Figure 8 addresses the case when the threshold event list is ordered as shown in block 680 of Figure 6. The only difference between FIGS. 7 and 8 occur in the insertion of steps 831 and 833 between steps 830 and 832. They yes option of step 830 leads to a new step 831 where the matched index is compared to the counter. If they are not equal then the timestamp and the counter are reset and the program returns to the initializing step 810 to evaluate the next entry. If they are equal (ordered event) then the remaining steps are identical to the corresponding ones of Figure 7.

Figure 9 illustrates in detail how a client reports an event 900 to the EM. The client will call emReportEvent () 910 in EM with the following parameters inserted: client ID 920, event number 930, component ID 940 and software context 950. The software context block 950 contains File Name, Line Number and Version Number. The remaining blocks 960, 970, 980, 991, 992, 993, 994, 995 and 996 are identical in format to those in FIGS. 2 and 3. When the EM receives an Event Reporting request, it will index into the Client Table using the Client ID and find the Client Event Table. Then using the Event Number, EM will index into the Client Event Table and get the Event Element of FIGS . 4 and 6.

Figure 10 illustrates an event reporting example from the FC driver: the Al Loop Up Event. Block 1000 identifies the event from the event element. Block 1010 identifies the event element. Block 1020 identifies the relevant Correction Description Table.
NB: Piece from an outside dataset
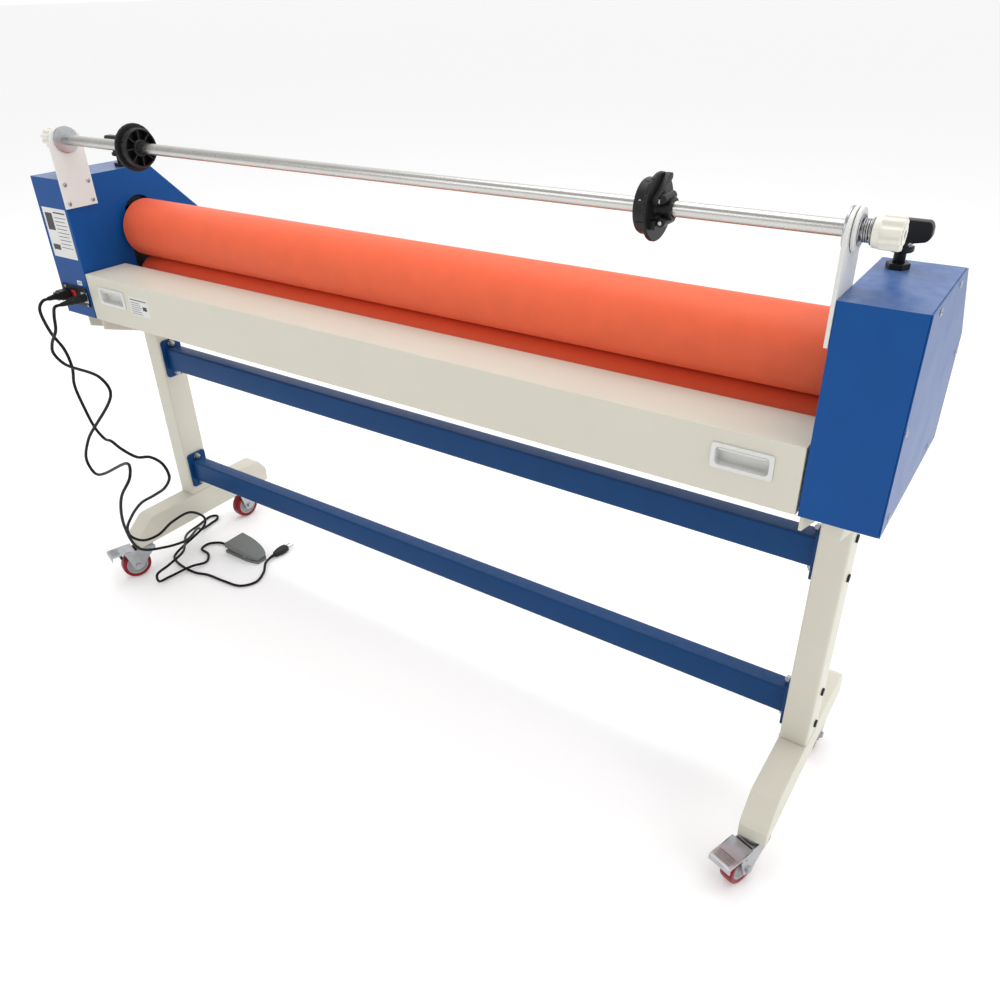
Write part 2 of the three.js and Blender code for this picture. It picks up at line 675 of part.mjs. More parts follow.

Block 1030 identifies the two actions that are enabled on this event as specified in the first two elements.

Claims

What is claimed is:

1. A system for early fault detection in a computer network, comprising a: an event manager; a client list; a client event table; and an event notification registration.

2. The system of claim 1 , further including an event threshold registration.

3. The system of claim 2, further including event logging and notification.

4. The system of claim 3, further including a list of actions to be taken.